>> Begin Provided data
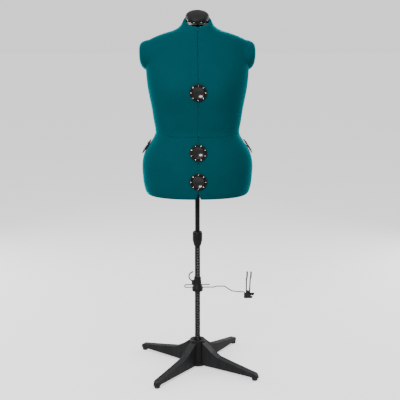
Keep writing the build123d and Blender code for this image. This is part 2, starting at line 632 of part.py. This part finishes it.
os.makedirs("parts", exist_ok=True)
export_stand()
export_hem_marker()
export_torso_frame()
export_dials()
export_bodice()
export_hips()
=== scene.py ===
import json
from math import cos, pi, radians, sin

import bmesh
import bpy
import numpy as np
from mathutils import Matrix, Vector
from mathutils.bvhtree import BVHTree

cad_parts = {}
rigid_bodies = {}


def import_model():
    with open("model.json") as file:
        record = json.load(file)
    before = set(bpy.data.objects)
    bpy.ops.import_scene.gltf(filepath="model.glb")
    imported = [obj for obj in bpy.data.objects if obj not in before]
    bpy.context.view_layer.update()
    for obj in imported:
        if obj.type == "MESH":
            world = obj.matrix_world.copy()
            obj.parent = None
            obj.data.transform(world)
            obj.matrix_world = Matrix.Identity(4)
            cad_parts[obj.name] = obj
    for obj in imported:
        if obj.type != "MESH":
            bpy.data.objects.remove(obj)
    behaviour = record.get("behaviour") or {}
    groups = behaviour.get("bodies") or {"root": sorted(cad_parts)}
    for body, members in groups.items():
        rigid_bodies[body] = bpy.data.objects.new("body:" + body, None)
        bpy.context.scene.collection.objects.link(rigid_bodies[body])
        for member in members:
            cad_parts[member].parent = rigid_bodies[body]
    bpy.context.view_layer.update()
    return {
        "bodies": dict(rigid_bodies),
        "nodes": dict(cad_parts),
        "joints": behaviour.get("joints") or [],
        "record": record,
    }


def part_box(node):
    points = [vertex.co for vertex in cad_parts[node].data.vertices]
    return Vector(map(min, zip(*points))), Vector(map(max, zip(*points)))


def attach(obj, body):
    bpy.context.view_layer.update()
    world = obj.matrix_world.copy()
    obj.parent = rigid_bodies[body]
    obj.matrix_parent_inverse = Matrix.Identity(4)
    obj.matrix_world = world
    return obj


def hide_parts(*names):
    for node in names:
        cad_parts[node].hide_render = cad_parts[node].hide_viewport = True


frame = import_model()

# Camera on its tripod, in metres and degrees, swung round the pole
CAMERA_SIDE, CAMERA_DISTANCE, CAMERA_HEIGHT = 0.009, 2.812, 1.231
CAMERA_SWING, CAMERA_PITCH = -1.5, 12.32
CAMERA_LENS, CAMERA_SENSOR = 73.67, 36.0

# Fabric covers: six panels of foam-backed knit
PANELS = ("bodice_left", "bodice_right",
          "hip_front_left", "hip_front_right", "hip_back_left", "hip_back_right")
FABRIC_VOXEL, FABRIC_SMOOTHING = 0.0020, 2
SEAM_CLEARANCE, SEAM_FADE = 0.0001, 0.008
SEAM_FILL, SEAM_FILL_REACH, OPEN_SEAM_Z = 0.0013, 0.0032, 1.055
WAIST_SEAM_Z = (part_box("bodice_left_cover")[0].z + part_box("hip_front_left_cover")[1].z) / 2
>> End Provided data
> Task objective: Which lines above run from the one containing "export_stand()" down to the one containing "obj.data.transform(world)"? Repeat exactly those, both ends included, and nothing else.

> Answer to the task:
export_stand()
export_hem_marker()
export_torso_frame()
export_dials()
export_bodice()
export_hips()
=== scene.py ===
import json
from math import cos, pi, radians, sin

import bmesh
import bpy
import numpy as np
from mathutils import Matrix, Vector
from mathutils.bvhtree import BVHTree

cad_parts = {}
rigid_bodies = {}


def import_model():
    with open("model.json") as file:
        record = json.load(file)
    before = set(bpy.data.objects)
    bpy.ops.import_scene.gltf(filepath="model.glb")
    imported = [obj for obj in bpy.data.objects if obj not in before]
    bpy.context.view_layer.update()
    for obj in imported:
        if obj.type == "MESH":
            world = obj.matrix_world.copy()
            obj.parent = None
            obj.data.transform(world)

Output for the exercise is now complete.